Pero no, todo parece indicar que el mejor escenario será una hoja de ruta con una indicación concreta de los obstáculos a superar en los próximos meses. Ni la presión de la geopolítica parece haber sido suficiente como para que las autoridades europeas se atrevan a conceder posiciones y defender el acuerdo frente a sus siempre descontentos ciudadanos, ni, por el lado de Brasil, parece haber sido suficiente la evidencia de que el acuerdo es una oportunidad (¿la última?) para emprolijar y solidificar el propio Mercosur, dar credibilidad a la agenda de negociaciones extrarregionales del bloque y procesar impostergables aperturas.
Debería quedar claro, por cierto, que si se llega a la convicción de que el acuerdo Mercosur-UE no tiene perspectivas de cerrarse, por la razón y responsabilidad de quien sea, le será muy difícil al gobierno de Lula seguir negando reconocer a nuestro país márgenes de flexibilidad.
Y en eso llegó Milei, cuyo gobierno tendrá una clara orientación aperturista que debería concretarse, para sí mismo y para los demás, en posturas pro-flexibilidad a nivel del Mercosur.
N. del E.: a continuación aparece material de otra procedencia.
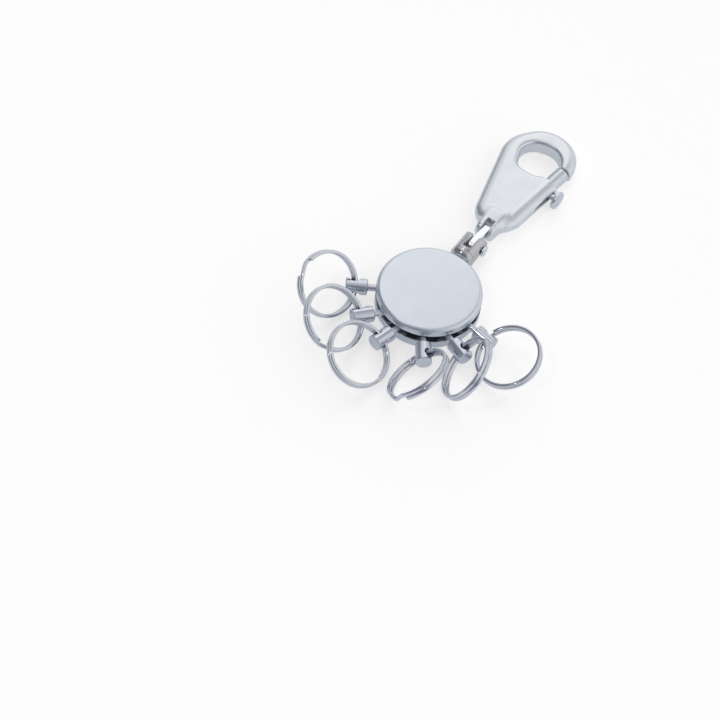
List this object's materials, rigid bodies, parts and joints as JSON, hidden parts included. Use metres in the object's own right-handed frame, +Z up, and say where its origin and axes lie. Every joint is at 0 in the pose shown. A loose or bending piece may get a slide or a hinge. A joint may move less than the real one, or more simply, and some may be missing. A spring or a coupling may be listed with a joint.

Eso sí, tal orientación aperturista deberá ser gestionada junto con las tensiones que surgen de los enormes desequilibrios macroeconómicos y de las tensiones que se derivan de su propia agenda hiperliberalizadora.
Dejando de lado aquella estrategia de “imposición unilateral” es necesario, y posible, negociar espacios de flexibilidad en el seno del Mercosur: Uruguay precisa mejorar sustantivamente su inserción extrarregional, y no es razonable que se le imponga esperar a que Argentina resuelva primero sus graves desequilibrios macroeconómicos (y encuentre caminos para procesar una apertura en el marco de su compleja economía política) y/o que Brasil concluya exitosamente el proceso de “neoindustrialización” en el que está embarcado Lula.
Sin plantear ridículos ultimátums (como lo fue el Plan de Flexibilización de abril de 2021), ni hacerlo “a los gritos” en las cumbres y pretendiendo hacer pagar a Brasil un elevado costo reputacional, se trata de negociar acuerdos marco que permitan avanzar a distintas velocidades en la negociación y/o, directamente, agregar excepciones y especificidades a la situación existente, opciones que se pueden resolver técnicamente y que el Mercosur, en su actual estado, debería poder tolerar.
Mientras tanto, y en línea con las tendencias globales, se trata de potenciar aún más a Uruguay como exportador de servicios de base digital, potenciar el perfil sanitario de nuestros productos (especialmente los de base agropecuaria) de acuerdo a criterios cada vez más exigentes (y que los productores deben asumir plenamente), potenciar la agenda de energía verde (siempre sujeta a criterios ambientales), seguir trabajando el espacio de las “finanzas verdes”, y todo ello sin el inconducente lamento del “pecado de hacer las cosas bien” (Lacalle Pou dixit), sino de la comprensión, permítase reiterar, de las tendencias globales.
Queda la tarea de mejorar sustantivamente la institucionalidad que hace a la negociación del comercio exterior: ¿un elenco negociador específico en la cancillería, con estatuto funcional diferenciado?, ¿otro balance de competencias RREE-MEF-Presidencia?, ¿más potentes espacios institucionales de análisis y prospección en la materia?, ¿una institucionalidad específica para el comercio exterior?, ¿reconstruir y potenciar espacios de coordinación entre ministerios y agencias en el marco de una institucionalidad de desarrollo productivo? Pero esa es otra discusión, otra historia.
Gabriel Papa es economista, fue asesor del Ministerio de Economía y Finanzas (2011-2020) e integra Fuerza Renovadora.